Потом он перекрестил меня трижды, сказав: "Так у нас, у калуцких, принято". И Вера тоже перекрестила меня. "Греши в меру", - шепнула она мне на ухо, со своей всегдашней милой иронией, под которой бежало серьезное и глубокое. А через десять лет я вернулась в Париж. Она, разбитая параличом, лежала на диване, под образами, где горела лампада, смотрела на меня блестящими радостными глазами и говорила, с трудом ворочая языком, отчего получалось как-то простонародно:

- Бабка... совсем дурой стала... забываю... как город-то называется?..

- Нью-Йорк.

- Живешь... а я вот... ни ног... ни рук... Боря святой, за мной ходит... не отпускает... любовью держит... Бабку свою держишь любовью, говорю, Боря, слышишь? Скажи ей!

Говорить ничего не надо было, все было понятно без слов: он держал ее подле себя тогда три года, а всего - восемь лет. А она - его.

Я рассказывала про свою жизнь в Америке, вспоминала всякие смешные случаи из нашего прежнего общего житья, как однажды С.В.Яблоновский молился у них за упокой души Ленина и как Вера прогнала его (они потом помирились); как однажды Борис пришел ко мне в гости в первом часу ночи (Ходасевич был в отъезде) и просидел до трех, и мы оба от нее на всякий случай это скрыли, но она узнала об этом (кажется, проговорился Ходасевич) и ругала нас за сокрытие такого интересного факта. Вспоминали о том, как во время оккупации, году в 1943-м, что ли, приходили к Ремизову какие-то личности из немецкой газетки, издававшейся в Париже на русском языке, и совали ему деньги и просили дать что-нибудь для печати, и как он деньги взял, но ничего им не дал, и как Вера уговорила его немедленно отослать деньги обратно, что он и сделал. И она с блаженной улыбкой, в белой кофточке, чисто-начисто вымытая, надушенная, не спускала с меня сияющих глаз и только говорила:

- Ну, дальше! Говори дальше! И я говорила пять часов подряд, так что осипла, а потом Борис пошел провожать меня на угол и сказал, что у него грыжа от тасканья ее по квартире, доктор велел, чтобы не отекали у нее ноги, десять минут утром и десять минут вечером, а ему это не под силу. Он сказал, что он вслух ей читает разные старые книги и никогда, никогда уже больше не выходит вечерами.

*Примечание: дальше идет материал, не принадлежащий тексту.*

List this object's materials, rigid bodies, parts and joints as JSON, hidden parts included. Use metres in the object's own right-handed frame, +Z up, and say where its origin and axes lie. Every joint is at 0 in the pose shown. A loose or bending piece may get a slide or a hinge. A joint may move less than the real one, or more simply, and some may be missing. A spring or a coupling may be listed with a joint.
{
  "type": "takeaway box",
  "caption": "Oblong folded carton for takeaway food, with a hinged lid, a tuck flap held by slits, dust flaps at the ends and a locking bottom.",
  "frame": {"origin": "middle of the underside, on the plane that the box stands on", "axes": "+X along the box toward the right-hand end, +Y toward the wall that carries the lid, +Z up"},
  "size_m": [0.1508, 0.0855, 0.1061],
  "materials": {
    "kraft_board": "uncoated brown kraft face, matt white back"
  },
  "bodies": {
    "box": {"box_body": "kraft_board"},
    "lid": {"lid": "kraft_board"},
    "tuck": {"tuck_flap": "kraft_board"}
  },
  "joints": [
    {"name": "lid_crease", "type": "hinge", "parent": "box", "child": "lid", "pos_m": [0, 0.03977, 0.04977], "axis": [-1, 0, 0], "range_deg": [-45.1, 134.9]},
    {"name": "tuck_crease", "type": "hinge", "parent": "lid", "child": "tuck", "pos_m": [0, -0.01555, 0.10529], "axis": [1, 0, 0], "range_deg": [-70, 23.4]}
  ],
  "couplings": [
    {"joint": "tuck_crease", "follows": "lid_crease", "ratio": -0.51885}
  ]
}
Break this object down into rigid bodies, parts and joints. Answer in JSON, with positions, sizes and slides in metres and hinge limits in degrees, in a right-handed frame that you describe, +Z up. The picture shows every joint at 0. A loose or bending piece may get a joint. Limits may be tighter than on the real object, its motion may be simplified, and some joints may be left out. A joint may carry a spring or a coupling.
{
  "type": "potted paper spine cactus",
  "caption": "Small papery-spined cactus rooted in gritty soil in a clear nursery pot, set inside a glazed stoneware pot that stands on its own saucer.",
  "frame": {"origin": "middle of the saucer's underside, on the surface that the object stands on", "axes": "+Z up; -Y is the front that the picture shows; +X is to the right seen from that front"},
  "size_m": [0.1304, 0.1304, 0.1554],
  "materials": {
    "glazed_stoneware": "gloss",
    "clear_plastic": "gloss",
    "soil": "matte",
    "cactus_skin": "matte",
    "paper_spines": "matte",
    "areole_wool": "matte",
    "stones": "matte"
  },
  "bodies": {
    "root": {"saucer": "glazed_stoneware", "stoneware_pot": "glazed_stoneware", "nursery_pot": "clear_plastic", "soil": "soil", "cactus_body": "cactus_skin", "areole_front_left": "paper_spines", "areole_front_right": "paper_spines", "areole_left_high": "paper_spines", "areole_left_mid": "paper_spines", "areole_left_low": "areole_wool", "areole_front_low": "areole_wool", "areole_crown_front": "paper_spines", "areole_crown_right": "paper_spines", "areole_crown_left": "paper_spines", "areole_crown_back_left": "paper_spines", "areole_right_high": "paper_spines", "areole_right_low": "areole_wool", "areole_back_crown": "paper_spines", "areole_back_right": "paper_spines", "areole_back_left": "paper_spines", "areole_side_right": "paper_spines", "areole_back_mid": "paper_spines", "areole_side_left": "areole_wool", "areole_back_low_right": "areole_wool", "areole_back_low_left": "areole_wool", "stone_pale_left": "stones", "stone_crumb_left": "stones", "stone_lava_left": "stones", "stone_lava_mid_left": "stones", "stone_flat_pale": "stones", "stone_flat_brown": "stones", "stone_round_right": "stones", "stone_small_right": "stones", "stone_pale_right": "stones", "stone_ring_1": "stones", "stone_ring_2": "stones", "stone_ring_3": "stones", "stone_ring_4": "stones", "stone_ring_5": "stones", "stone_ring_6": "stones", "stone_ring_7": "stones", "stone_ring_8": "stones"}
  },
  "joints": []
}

Но я уговорила его пойти со мной днем есть пельмени в столовую Русской консерватории. И через три дня мы сидели там, за столиком, ели пельмени и пили водку, и сидели часа два друг против друга, пока нам опять не захотелось есть, так что мы заказали еще две порции, и опять сидели и говорили. Он оживился и стал рассказывать о себе, о Вере, о настоящем и прошлом (будущего не было), о безнадежном ее положении и о радости душевной и физической трудности быть вместе с ней. А когда мы вышли, он меня под руку, крепко, по-мужски, и повел по улице.

- Идем, идем... Слушайтесь меня. Вот за этот угол завернем, там ваш автобус.

- Боря, да что же это? Да сколько же вам лет? Откуда вдруг такая прыть и хватка?